* **Given data**
--- BEGIN ---
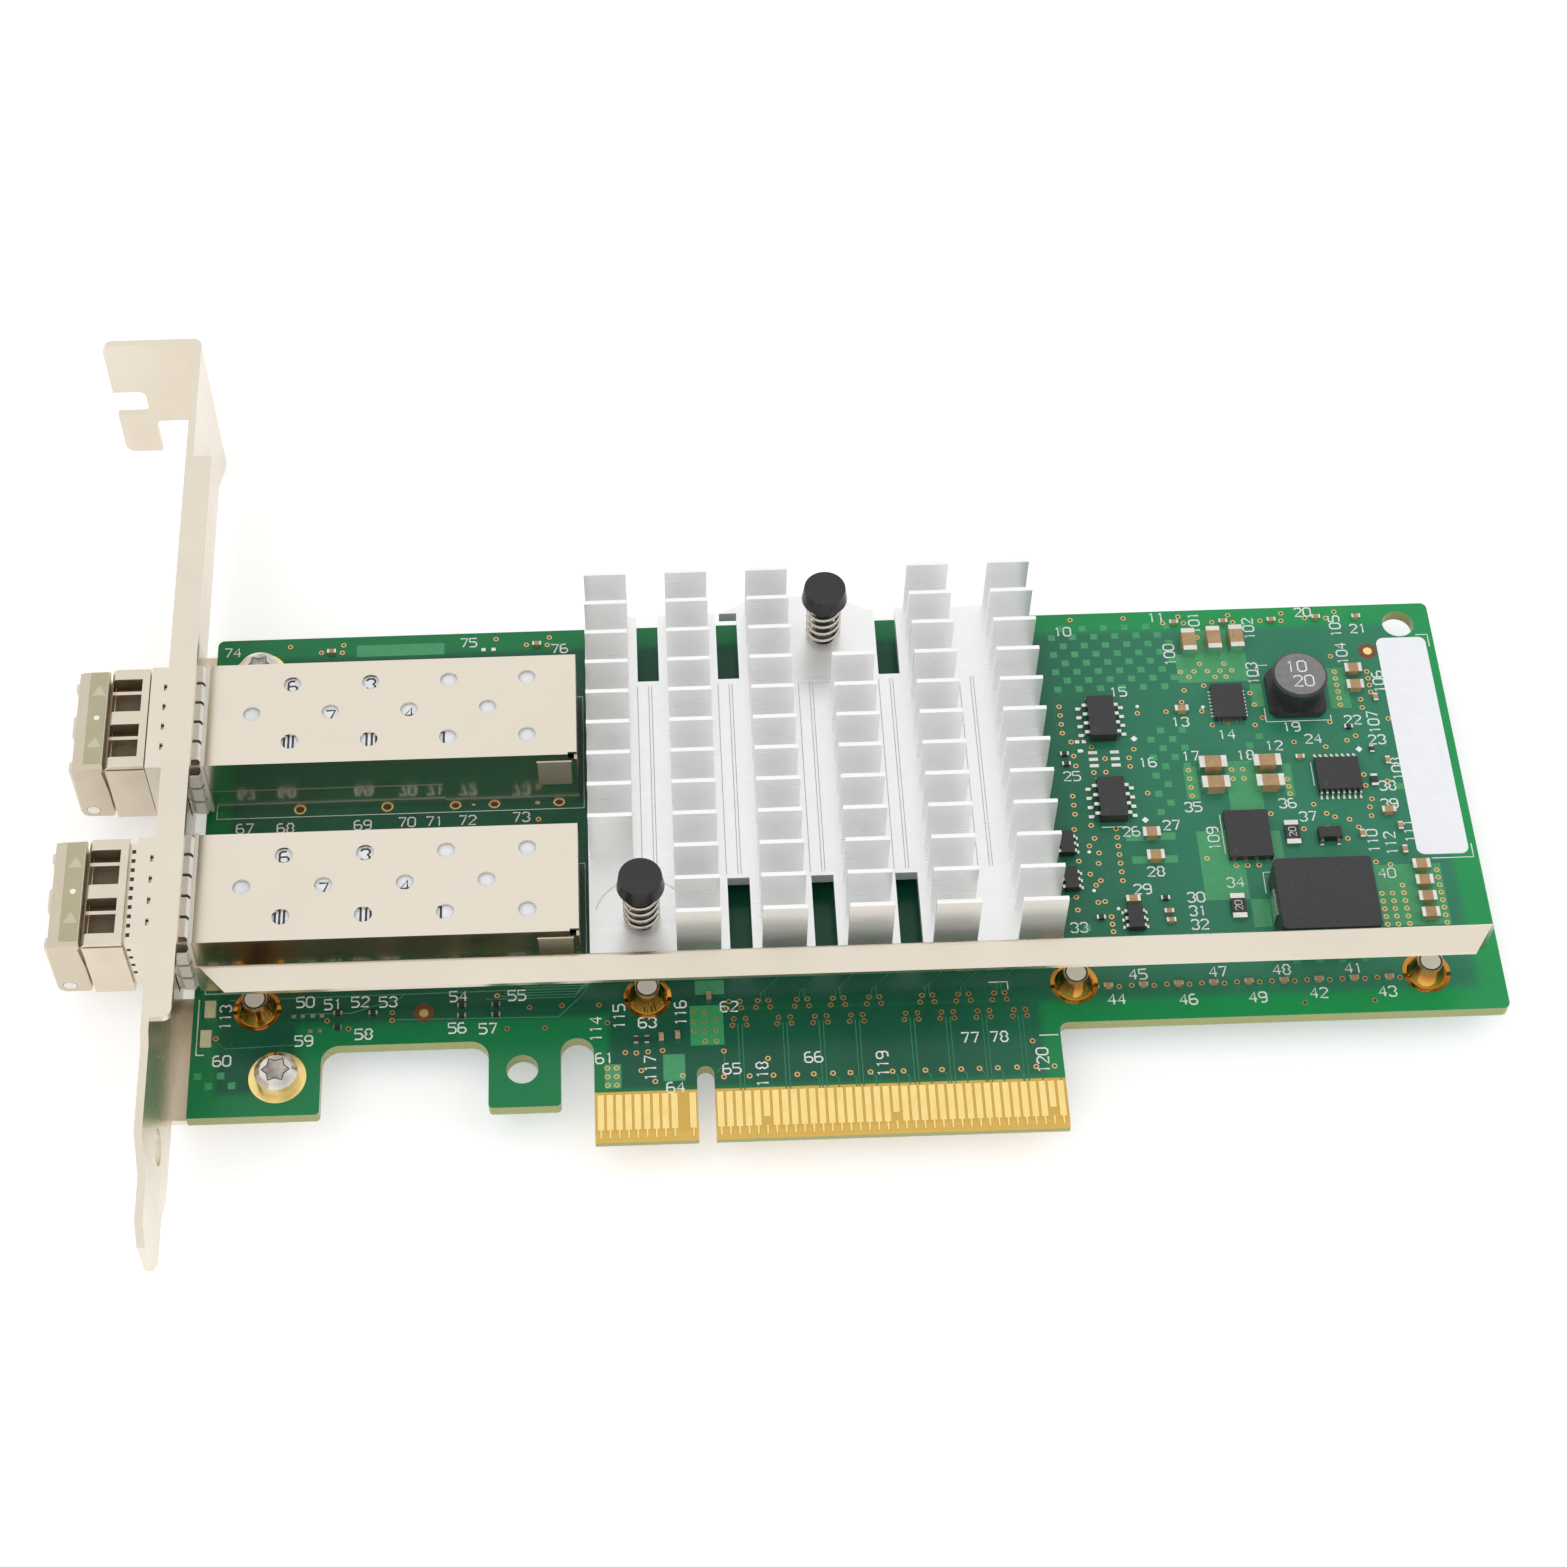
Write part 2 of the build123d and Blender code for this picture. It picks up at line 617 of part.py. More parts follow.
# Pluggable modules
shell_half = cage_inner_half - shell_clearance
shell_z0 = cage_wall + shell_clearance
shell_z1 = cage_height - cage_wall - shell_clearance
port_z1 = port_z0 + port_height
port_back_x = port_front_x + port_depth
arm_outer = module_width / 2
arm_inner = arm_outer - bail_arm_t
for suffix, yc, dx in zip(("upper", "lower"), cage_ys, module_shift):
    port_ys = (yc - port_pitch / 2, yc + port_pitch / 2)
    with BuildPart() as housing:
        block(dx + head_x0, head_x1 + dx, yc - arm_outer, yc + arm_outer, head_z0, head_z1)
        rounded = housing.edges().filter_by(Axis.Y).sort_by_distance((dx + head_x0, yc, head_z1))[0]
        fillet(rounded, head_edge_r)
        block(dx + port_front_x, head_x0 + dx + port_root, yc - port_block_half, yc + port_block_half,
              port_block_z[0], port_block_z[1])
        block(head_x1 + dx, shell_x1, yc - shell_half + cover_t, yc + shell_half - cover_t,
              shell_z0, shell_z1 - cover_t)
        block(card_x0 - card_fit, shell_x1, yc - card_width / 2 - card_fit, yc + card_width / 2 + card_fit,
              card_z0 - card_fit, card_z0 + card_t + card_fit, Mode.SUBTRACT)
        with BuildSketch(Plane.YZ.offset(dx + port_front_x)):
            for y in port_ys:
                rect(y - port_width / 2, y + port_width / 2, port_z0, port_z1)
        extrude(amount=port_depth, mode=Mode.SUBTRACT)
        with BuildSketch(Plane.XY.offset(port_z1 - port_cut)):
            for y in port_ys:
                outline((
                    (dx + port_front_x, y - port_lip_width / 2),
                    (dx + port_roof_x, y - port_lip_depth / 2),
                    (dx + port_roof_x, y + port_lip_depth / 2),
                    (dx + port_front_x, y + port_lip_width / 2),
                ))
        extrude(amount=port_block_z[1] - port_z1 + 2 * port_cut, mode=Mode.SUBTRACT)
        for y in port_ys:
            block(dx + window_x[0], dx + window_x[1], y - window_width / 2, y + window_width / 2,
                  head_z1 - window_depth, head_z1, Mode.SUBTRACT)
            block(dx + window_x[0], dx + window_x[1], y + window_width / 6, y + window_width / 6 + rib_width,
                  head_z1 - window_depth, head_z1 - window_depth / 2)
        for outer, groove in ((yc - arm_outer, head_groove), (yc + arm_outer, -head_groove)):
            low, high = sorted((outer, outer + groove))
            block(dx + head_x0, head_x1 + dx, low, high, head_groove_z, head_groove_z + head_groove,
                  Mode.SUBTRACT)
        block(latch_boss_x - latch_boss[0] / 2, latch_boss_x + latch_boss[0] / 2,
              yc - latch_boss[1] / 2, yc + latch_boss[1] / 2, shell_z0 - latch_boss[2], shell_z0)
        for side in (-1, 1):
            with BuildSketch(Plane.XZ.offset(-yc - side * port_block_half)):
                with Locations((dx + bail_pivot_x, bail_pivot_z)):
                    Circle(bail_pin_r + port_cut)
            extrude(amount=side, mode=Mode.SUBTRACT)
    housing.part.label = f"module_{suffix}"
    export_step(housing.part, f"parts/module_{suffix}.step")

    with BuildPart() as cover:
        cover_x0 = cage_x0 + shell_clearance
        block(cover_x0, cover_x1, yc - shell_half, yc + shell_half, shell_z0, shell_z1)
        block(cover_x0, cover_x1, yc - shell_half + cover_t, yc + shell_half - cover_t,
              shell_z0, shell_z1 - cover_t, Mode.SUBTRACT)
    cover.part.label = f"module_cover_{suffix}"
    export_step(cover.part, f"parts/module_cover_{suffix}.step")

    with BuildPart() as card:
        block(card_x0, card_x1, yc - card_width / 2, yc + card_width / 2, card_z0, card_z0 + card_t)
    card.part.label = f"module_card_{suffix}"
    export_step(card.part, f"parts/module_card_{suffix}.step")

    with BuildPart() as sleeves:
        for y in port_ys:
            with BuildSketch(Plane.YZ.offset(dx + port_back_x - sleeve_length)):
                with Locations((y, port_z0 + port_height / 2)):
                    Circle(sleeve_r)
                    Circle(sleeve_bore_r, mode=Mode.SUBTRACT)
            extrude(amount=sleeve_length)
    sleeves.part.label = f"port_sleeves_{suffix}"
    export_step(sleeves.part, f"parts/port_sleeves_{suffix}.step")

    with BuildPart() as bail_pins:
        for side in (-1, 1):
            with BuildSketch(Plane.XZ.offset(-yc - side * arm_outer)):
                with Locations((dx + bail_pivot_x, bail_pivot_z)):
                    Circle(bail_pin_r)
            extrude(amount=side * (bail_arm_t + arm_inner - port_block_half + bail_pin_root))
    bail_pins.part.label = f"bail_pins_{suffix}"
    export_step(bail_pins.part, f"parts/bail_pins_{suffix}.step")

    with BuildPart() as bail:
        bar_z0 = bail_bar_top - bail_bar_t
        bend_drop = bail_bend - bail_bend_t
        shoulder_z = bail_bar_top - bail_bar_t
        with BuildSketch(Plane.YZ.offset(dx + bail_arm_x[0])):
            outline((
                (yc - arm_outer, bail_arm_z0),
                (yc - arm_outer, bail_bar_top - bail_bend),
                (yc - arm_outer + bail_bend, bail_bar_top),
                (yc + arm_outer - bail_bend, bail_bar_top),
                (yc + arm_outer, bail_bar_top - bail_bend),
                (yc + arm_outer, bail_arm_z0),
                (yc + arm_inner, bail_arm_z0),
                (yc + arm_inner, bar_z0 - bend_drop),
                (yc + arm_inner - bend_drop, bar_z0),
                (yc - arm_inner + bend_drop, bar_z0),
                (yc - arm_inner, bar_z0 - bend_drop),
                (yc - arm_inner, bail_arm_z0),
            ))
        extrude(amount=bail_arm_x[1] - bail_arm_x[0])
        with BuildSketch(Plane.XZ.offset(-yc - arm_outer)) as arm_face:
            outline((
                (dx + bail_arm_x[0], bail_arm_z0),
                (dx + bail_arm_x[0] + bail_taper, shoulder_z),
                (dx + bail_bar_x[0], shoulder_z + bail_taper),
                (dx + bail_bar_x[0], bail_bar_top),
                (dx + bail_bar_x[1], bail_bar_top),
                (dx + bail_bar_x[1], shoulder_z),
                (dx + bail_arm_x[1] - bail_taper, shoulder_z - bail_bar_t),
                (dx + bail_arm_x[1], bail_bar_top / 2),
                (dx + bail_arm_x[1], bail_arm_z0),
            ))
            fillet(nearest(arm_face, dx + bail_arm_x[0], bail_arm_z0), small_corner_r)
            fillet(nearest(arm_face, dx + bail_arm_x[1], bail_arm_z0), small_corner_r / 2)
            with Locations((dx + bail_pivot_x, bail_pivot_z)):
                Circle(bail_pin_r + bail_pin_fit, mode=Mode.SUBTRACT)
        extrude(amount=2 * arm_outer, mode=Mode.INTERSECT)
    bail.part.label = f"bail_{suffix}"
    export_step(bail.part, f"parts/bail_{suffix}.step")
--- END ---
* **Goal**
Give the listing again, word for word.

* **Worked solution**
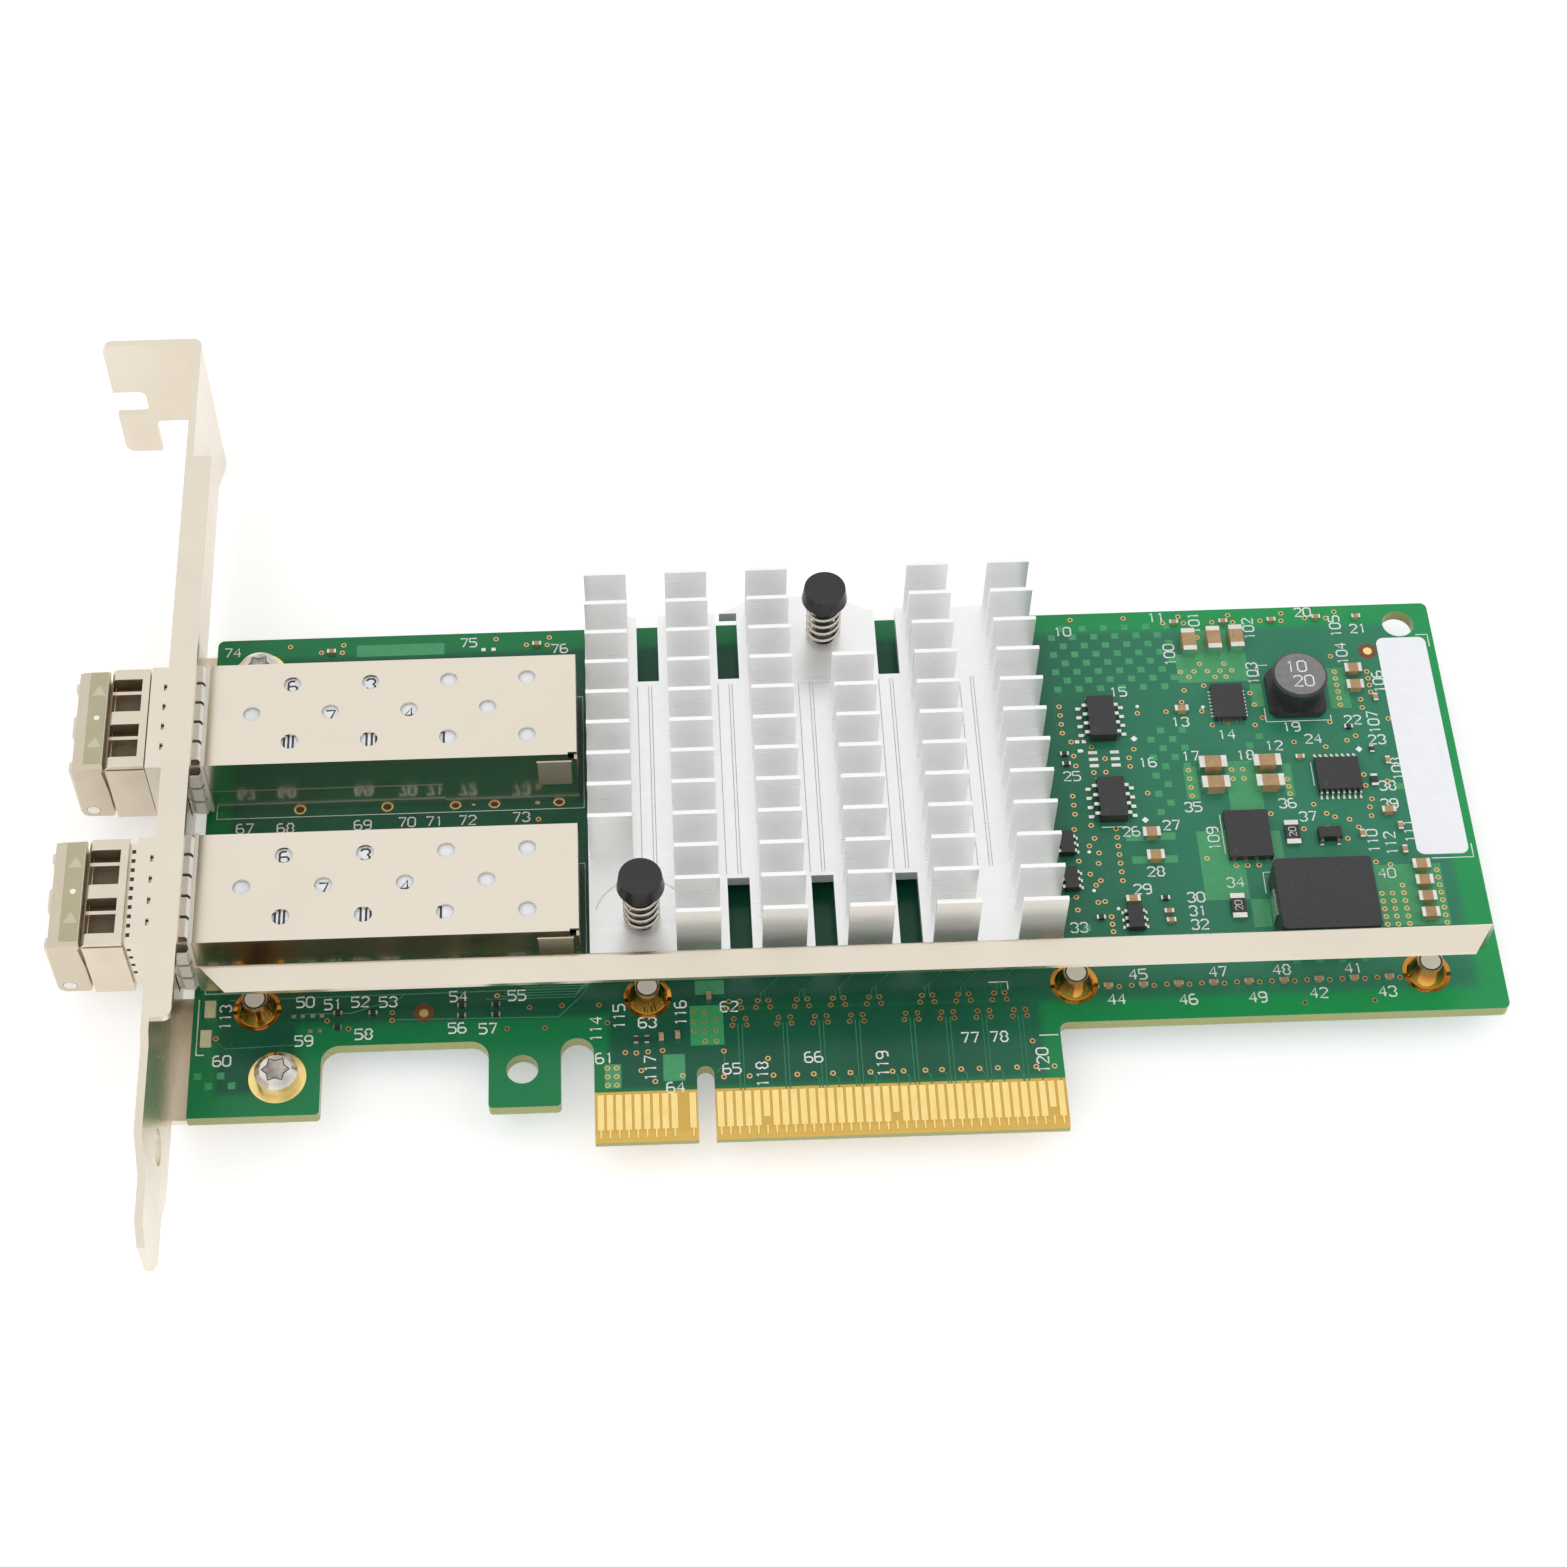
Write part 2 of the build123d and Blender code for this picture. It picks up at line 617 of part.py. More parts follow.
# Pluggable modules
shell_half = cage_inner_half - shell_clearance
shell_z0 = cage_wall + shell_clearance
shell_z1 = cage_height - cage_wall - shell_clearance
port_z1 = port_z0 + port_height
port_back_x = port_front_x + port_depth
arm_outer = module_width / 2
arm_inner = arm_outer - bail_arm_t
for suffix, yc, dx in zip(("upper", "lower"), cage_ys, module_shift):
    port_ys = (yc - port_pitch / 2, yc + port_pitch / 2)
    with BuildPart() as housing:
        block(dx + head_x0, head_x1 + dx, yc - arm_outer, yc + arm_outer, head_z0, head_z1)
        rounded = housing.edges().filter_by(Axis.Y).sort_by_distance((dx + head_x0, yc, head_z1))[0]
        fillet(rounded, head_edge_r)
        block(dx + port_front_x, head_x0 + dx + port_root, yc - port_block_half, yc + port_block_half,
              port_block_z[0], port_block_z[1])
        block(head_x1 + dx, shell_x1, yc - shell_half + cover_t, yc + shell_half - cover_t,
              shell_z0, shell_z1 - cover_t)
        block(card_x0 - card_fit, shell_x1, yc - card_width / 2 - card_fit, yc + card_width / 2 + card_fit,
              card_z0 - card_fit, card_z0 + card_t + card_fit, Mode.SUBTRACT)
        with BuildSketch(Plane.YZ.offset(dx + port_front_x)):
            for y in port_ys:
                rect(y - port_width / 2, y + port_width / 2, port_z0, port_z1)
        extrude(amount=port_depth, mode=Mode.SUBTRACT)
        with BuildSketch(Plane.XY.offset(port_z1 - port_cut)):
            for y in port_ys:
                outline((
                    (dx + port_front_x, y - port_lip_width / 2),
                    (dx + port_roof_x, y - port_lip_depth / 2),
                    (dx + port_roof_x, y + port_lip_depth / 2),
                    (dx + port_front_x, y + port_lip_width / 2),
                ))
        extrude(amount=port_block_z[1] - port_z1 + 2 * port_cut, mode=Mode.SUBTRACT)
        for y in port_ys:
            block(dx + window_x[0], dx + window_x[1], y - window_width / 2, y + window_width / 2,
                  head_z1 - window_depth, head_z1, Mode.SUBTRACT)
            block(dx + window_x[0], dx + window_x[1], y + window_width / 6, y + window_width / 6 + rib_width,
                  head_z1 - window_depth, head_z1 - window_depth / 2)
        for outer, groove in ((yc - arm_outer, head_groove), (yc + arm_outer, -head_groove)):
            low, high = sorted((outer, outer + groove))
            block(dx + head_x0, head_x1 + dx, low, high, head_groove_z, head_groove_z + head_groove,
                  Mode.SUBTRACT)
        block(latch_boss_x - latch_boss[0] / 2, latch_boss_x + latch_boss[0] / 2,
              yc - latch_boss[1] / 2, yc + latch_boss[1] / 2, shell_z0 - latch_boss[2], shell_z0)
        for side in (-1, 1):
            with BuildSketch(Plane.XZ.offset(-yc - side * port_block_half)):
                with Locations((dx + bail_pivot_x, bail_pivot_z)):
                    Circle(bail_pin_r + port_cut)
            extrude(amount=side, mode=Mode.SUBTRACT)
    housing.part.label = f"module_{suffix}"
    export_step(housing.part, f"parts/module_{suffix}.step")

    with BuildPart() as cover:
        cover_x0 = cage_x0 + shell_clearance
        block(cover_x0, cover_x1, yc - shell_half, yc + shell_half, shell_z0, shell_z1)
        block(cover_x0, cover_x1, yc - shell_half + cover_t, yc + shell_half - cover_t,
              shell_z0, shell_z1 - cover_t, Mode.SUBTRACT)
    cover.part.label = f"module_cover_{suffix}"
    export_step(cover.part, f"parts/module_cover_{suffix}.step")

    with BuildPart() as card:
        block(card_x0, card_x1, yc - card_width / 2, yc + card_width / 2, card_z0, card_z0 + card_t)
    card.part.label = f"module_card_{suffix}"
    export_step(card.part, f"parts/module_card_{suffix}.step")

    with BuildPart() as sleeves:
        for y in port_ys:
            with BuildSketch(Plane.YZ.offset(dx + port_back_x - sleeve_length)):
                with Locations((y, port_z0 + port_height / 2)):
                    Circle(sleeve_r)
                    Circle(sleeve_bore_r, mode=Mode.SUBTRACT)
            extrude(amount=sleeve_length)
    sleeves.part.label = f"port_sleeves_{suffix}"
    export_step(sleeves.part, f"parts/port_sleeves_{suffix}.step")

    with BuildPart() as bail_pins:
        for side in (-1, 1):
            with BuildSketch(Plane.XZ.offset(-yc - side * arm_outer)):
                with Locations((dx + bail_pivot_x, bail_pivot_z)):
                    Circle(bail_pin_r)
            extrude(amount=side * (bail_arm_t + arm_inner - port_block_half + bail_pin_root))
    bail_pins.part.label = f"bail_pins_{suffix}"
    export_step(bail_pins.part, f"parts/bail_pins_{suffix}.step")

    with BuildPart() as bail:
        bar_z0 = bail_bar_top - bail_bar_t
        bend_drop = bail_bend - bail_bend_t
        shoulder_z = bail_bar_top - bail_bar_t
        with BuildSketch(Plane.YZ.offset(dx + bail_arm_x[0])):
            outline((
                (yc - arm_outer, bail_arm_z0),
                (yc - arm_outer, bail_bar_top - bail_bend),
                (yc - arm_outer + bail_bend, bail_bar_top),
                (yc + arm_outer - bail_bend, bail_bar_top),
                (yc + arm_outer, bail_bar_top - bail_bend),
                (yc + arm_outer, bail_arm_z0),
                (yc + arm_inner, bail_arm_z0),
                (yc + arm_inner, bar_z0 - bend_drop),
                (yc + arm_inner - bend_drop, bar_z0),
                (yc - arm_inner + bend_drop, bar_z0),
                (yc - arm_inner, bar_z0 - bend_drop),
                (yc - arm_inner, bail_arm_z0),
            ))
        extrude(amount=bail_arm_x[1] - bail_arm_x[0])
        with BuildSketch(Plane.XZ.offset(-yc - arm_outer)) as arm_face:
            outline((
                (dx + bail_arm_x[0], bail_arm_z0),
                (dx + bail_arm_x[0] + bail_taper, shoulder_z),
                (dx + bail_bar_x[0], shoulder_z + bail_taper),
                (dx + bail_bar_x[0], bail_bar_top),
                (dx + bail_bar_x[1], bail_bar_top),
                (dx + bail_bar_x[1], shoulder_z),
                (dx + bail_arm_x[1] - bail_taper, shoulder_z - bail_bar_t),
                (dx + bail_arm_x[1], bail_bar_top / 2),
                (dx + bail_arm_x[1], bail_arm_z0),
            ))
            fillet(nearest(arm_face, dx + bail_arm_x[0], bail_arm_z0), small_corner_r)
            fillet(nearest(arm_face, dx + bail_arm_x[1], bail_arm_z0), small_corner_r / 2)
            with Locations((dx + bail_pivot_x, bail_pivot_z)):
                Circle(bail_pin_r + bail_pin_fit, mode=Mode.SUBTRACT)
        extrude(amount=2 * arm_outer, mode=Mode.INTERSECT)
    bail.part.label = f"bail_{suffix}"
    export_step(bail.part, f"parts/bail_{suffix}.step")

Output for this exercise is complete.